■ **Short exercise**
Which lines hold the word "names"? Copy each of them from the material.

Raw records:
____________

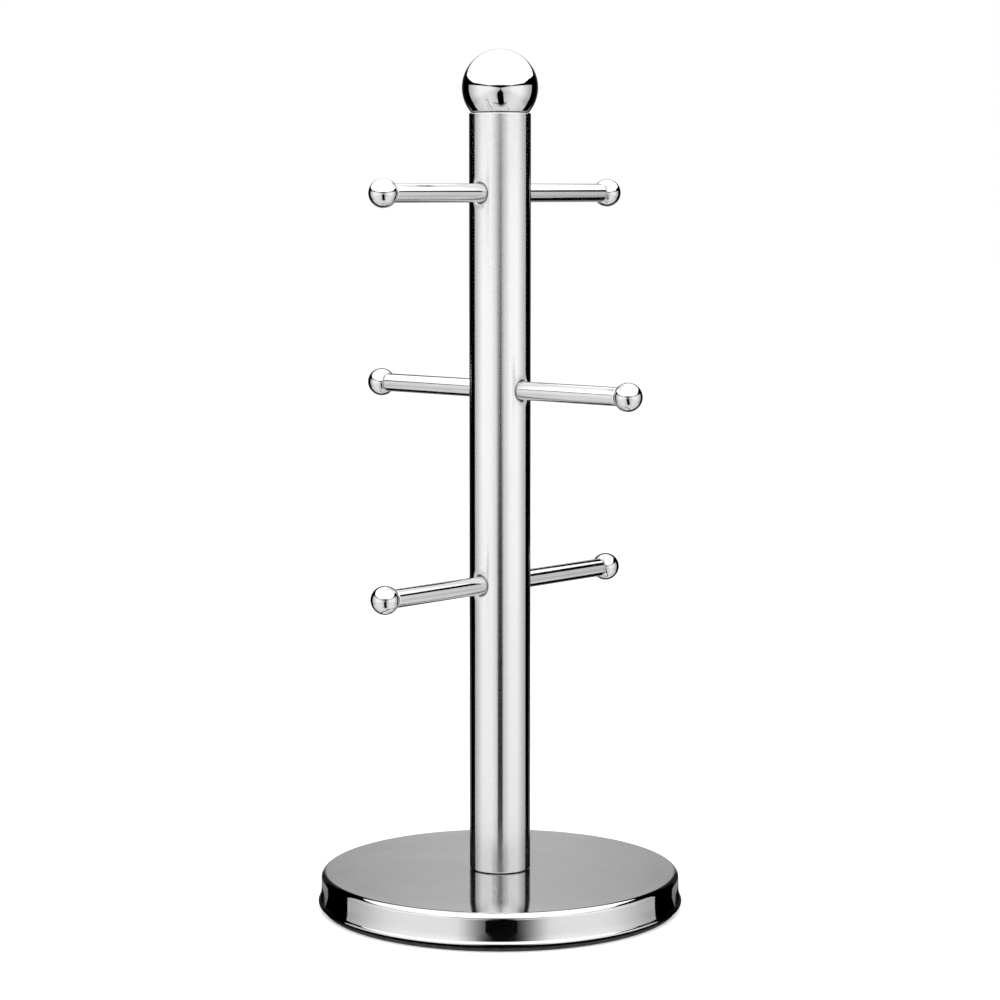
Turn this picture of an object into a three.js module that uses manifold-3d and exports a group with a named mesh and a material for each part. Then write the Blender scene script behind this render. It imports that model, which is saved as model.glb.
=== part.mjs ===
// A mug tree: a steel pole on a weighted round base, with six straight arms that hold mugs by their handles.
//
// From the floor up it is a foot pad, a base plate, an iron weight under a pressed steel cover, and the pole.
// One bolt from below clamps the base to a plug in the pole's foot. The arms sit in opposite pairs on three
// levels. A stud through the pole joins each pair and pulls both arms against the pole's wall. Each arm has a
// small ball on its end, and a large ball closes the pole's mouth.
//
// Millimetres, +Z up. The origin is on the floor, on the pole's axis. The top and bottom pairs of arms lie
// along X and the middle pair along Y.

import * as THREE from "three";
import { mergeVertices } from "three/addons/utils/BufferGeometryUtils.js";
import Module from "manifold-3d";

const wasm = await Module();
wasm.setup();

// What is left between two pieces that touch.
const GAP = 0.3;

// How far a blind bore goes on past what it holds.
const BORE_RUNOUT = 1;

// The base.
const RIM_RADIUS = 75;
const RIM_HEIGHT = 2.95;
const RIM_BEAD = 1.2;
const RIM_BEAD_SWEEP = 66;
const SKIRT_RADIUS = 73.8;
const FLARE_HEIGHT = 8.95;
const BASE_TOP = 15.7;
const SHEET = 0.8;
const CORNER_RADIUS = 2.6;
const CROWN_START = 58;
const CROWN_DROP = 0.55;
const PAD_THICKNESS = 1.4;
const PAD_RADIUS = 72.9;
const PAD_OPENING = 14;
const PLATE_THICKNESS = 4.2;
const RECESS_RADIUS = 11;
const RECESS_TOP = 8;
const RECESS_WALL = 1.8;
const WEIGHT_RADIUS = 62;
const WEIGHT_CHAMFER = 1;

// The pole and the ball on its top.
const POLE_RADIUS = 12.5;
const POLE_WALL = 1.5;
const POLE_TOP = 325;
const POLE_EDGE = 0.4;
const MOUTH_CHAMFER = 1;
const FINIAL_RADIUS = 15.4;
const FINIAL_CENTRE = 335.1;
const BOTTOM_PLUG_LENGTH = 24;
const TOP_PLUG_LENGTH = 19;
const TOP_PLUG_TOP = 319;

// The arms. A reach is measured from the pole's axis.
const ARM_RADIUS = 3.8;
const ARM_EDGE = 0.6;
const ARM_SEAT = 11.9;
const SEAT_RADIUS = 4.2;
const BALL_REACH = 67.2;
const BALL_RADIUS = 5.8;
const BALL_FLAT = 4.3;
const LOWEST_LEVEL = 134.6;
const LEVEL_SPACING = 79.25;

// The fasteners, each with the clearance GAP round its shank.
const BOLT_RADIUS = 3;
const BOLT_LENGTH = 30;
const BOLT_HEAD_RADIUS = 5.25;
const BOLT_HEAD_HEIGHT = 3.3;
const BOLT_FACE_RADIUS = 3.4;
const BOLT_DOME_HEIGHT = 1.9;
const BOLT_CHAMFER = 0.6;
const HEX_ACROSS_FLATS = 4;
const HEX_DEPTH = 2;
const STUD_RADIUS = 2;
const STUD_ENGAGEMENT = 12;
const FINIAL_STUD_LENGTH = 28;
const WASHER_RADIUS = 6;
const WASHER_THICKNESS = 1;
const SPRING_WASHER_RADIUS = 5.3;
const SPRING_WASHER_THICKNESS = 1.4;
const SPRING_WASHER_SLIT = 1.2;

// How finely round shapes are divided.
const BASE_SEGMENTS = 72;
const POLE_SEGMENTS = 48;
const ROD_SEGMENTS = 16;
const BALL_STEPS = 8;
const FINIAL_STEPS = 16;

// Heights that follow from the sizes above.
const PLATE_BOTTOM = PAD_THICKNESS + GAP;
const PLATE_TOP = PLATE_BOTTOM + PLATE_THICKNESS;
const RECESS_CEILING_TOP = RECESS_TOP + RECESS_WALL;
const POLE_BOTTOM = BASE_TOP + GAP;
const WASHER_BOTTOM = RECESS_TOP - GAP - WASHER_THICKNESS;
const SPRING_WASHER_BOTTOM = WASHER_BOTTOM - GAP - SPRING_WASHER_THICKNESS;
const BOLT_SEAT = SPRING_WASHER_BOTTOM - GAP;
const ARM_ROOT = ARM_SEAT + GAP;
const ARM_END = BALL_REACH - BALL_FLAT - GAP;
const ARM_BORE_DEPTH = STUD_ENGAGEMENT + BORE_RUNOUT;
const SPIGOT_END = BALL_REACH + 1;
const FINIAL_STUD_TOP = FINIAL_CENTRE - 3;

const brushedSteel = new THREE.MeshStandardMaterial({ color: 0xb8b9bb, roughness: 0.35, metalness: 1 });
const polishedSteel = new THREE.MeshStandardMaterial({ color: 0xd8d9da, roughness: 0.08, metalness: 1 });
const platedSteel = new THREE.MeshStandardMaterial({ color: 0xa9acaf, roughness: 0.4, metalness: 0.9 });
const castIron = new THREE.MeshStandardMaterial({ color: 0x3c3d3f, roughness: 0.8, metalness: 0.6 });
const blackPlastic = new THREE.MeshStandardMaterial({ color: 0x141415, roughness: 0.6, metalness: 0 });
const blackRubber = new THREE.MeshStandardMaterial({ color: 0x0c0c0d, roughness: 0.9, metalness: 0 });

// A solid for cutting and joining, from a closed geometry.
function toSolid(geometry) {
  geometry.deleteAttribute("normal");
  geometry.deleteAttribute("uv");
  const merged = mergeVertices(geometry, 1e-4);
  const vertProperties = merged.attributes.position.array;
  const triVerts = new Uint32Array(merged.index.array);
  return new wasm.Manifold(new wasm.Mesh({ numProp: 3, vertProperties, triVerts }));
}

// The geometry of a solid.
function toGeometry(solid) {
  const { vertProperties, triVerts } = solid.getMesh();
  const geometry = new THREE.BufferGeometry();
  geometry.setAttribute("position", new THREE.BufferAttribute(vertProperties, 3));
  geometry.setIndex(new THREE.BufferAttribute(triVerts, 1));
  geometry.computeVertexNormals();
  return geometry;
}

// The first geometry with the others taken out of it.
function cut(geometry, ...tools) {
  return toGeometry(tools.reduce((solid, tool) => solid.subtract(toSolid(tool)), toSolid(geometry)));
}

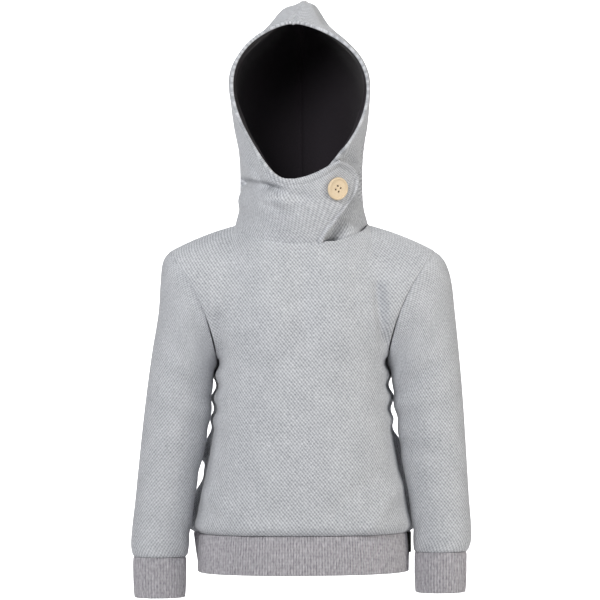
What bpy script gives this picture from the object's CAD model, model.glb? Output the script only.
"""The looks of a toddler's crossover-hood sweatshirt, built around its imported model.

Lengths in the tables are in millimetres, as a pattern cutter writes them. Meshes are in
metres. The front faces -Y, +Z is up and +X is the wearer's left.
"""
import logging
import math
from collections.abc import Callable, Sequence
from dataclasses import dataclass, field
from enum import Enum

import bpy
import numpy as np
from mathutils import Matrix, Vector


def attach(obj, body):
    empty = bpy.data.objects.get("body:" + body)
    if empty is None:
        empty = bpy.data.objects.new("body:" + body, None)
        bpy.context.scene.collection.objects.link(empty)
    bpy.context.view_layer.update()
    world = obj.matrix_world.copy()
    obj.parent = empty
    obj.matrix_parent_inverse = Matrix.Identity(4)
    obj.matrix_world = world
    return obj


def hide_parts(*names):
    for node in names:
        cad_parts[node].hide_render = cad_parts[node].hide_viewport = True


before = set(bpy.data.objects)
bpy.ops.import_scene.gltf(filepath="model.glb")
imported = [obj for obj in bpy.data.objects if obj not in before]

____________

■ **Solution to this problem**
def hide_parts(*names):
    for node in names:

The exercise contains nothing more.